I'm from india..so may be the people in india called it with something different name!

so that I've decided to make it with thermocol...but silicone doesn't stick together!
after it drys..if you try to separate them they will get separate!
now my question is will it stay together after coating of cement???

is styrofoam stay together like glass stay by silicone?
do styrofoam have any other name??

pls help What to do???
any other ideas or suggestion??

here are some pics of my 50 gallon tank! tell me howz that..
I've 2 blood parrots! and planning to add more!
pls reply soon!


----------



## Mcdaphnia (Dec 16, 2003)

In many countries, styrene is foamed to create a lightweight plastic material for building insulation board, packing peanuts, insulated shipping boxes, and picnic/beer coolers. Hence, styrofoam. Apparently in India, expanded polyethylene is used instead. And it's called possibly Rynofoam or Thermocol. Using PVC solvent for plastic water pipes should glue the pieces together. They may melt slightly when the solvent is applied, so each part will have to be pushed firmly together and slightly wiggled until they set.

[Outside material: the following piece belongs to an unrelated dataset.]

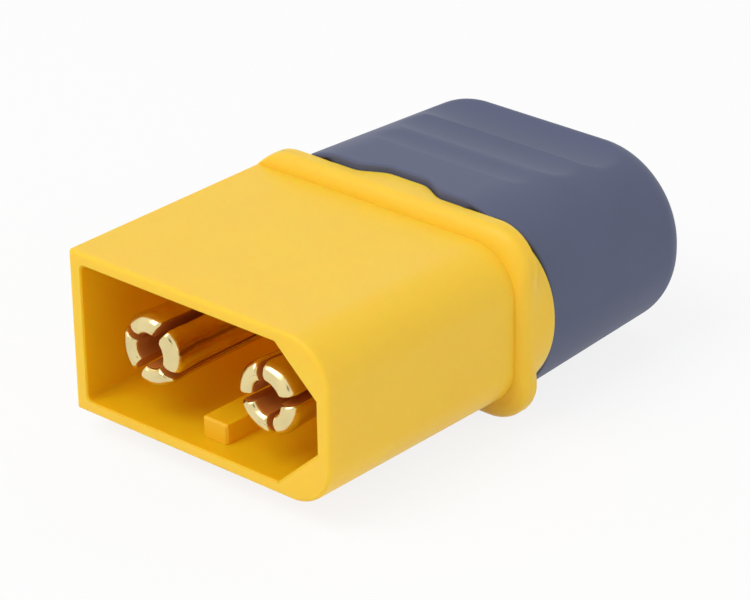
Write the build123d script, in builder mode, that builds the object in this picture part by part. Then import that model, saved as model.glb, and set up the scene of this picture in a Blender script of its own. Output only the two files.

http://thermocolpacking.com/

Or you can sew them together with nylon yarn and the appropriate yarn needles. The yarn will actually help hold the cement coating in place, just as similar materials do in stucco.


----------



## swapnilk (Jul 14, 2010)

yah thanx!!!
now here is another problem....
now the water proof color cement doesn't stay on thermocol!
how can i make it to stay???

I've put cement on thermocol but after it dries,if i try to get it off it falls down!!!
[srry for poor English , coz it's my 2nd language!]


----------



## Mcdaphnia (Dec 16, 2003)

You might need to cover the background with stucco lath for the cement to hold. Traditional metal stucco lath would not work. It would rust underwater. There is lath made from fiberglass.

http://www.permalath.basf.com/EN/PL/Pages/default.aspx

Perhaps there is some equivalent three dimensional weave product available in India. Attach it with nylon yarn instead of stucco nails.


----------



## msarunms1987 (Dec 2, 2011)

swapnilk, Have you been successful in creating your background?


----------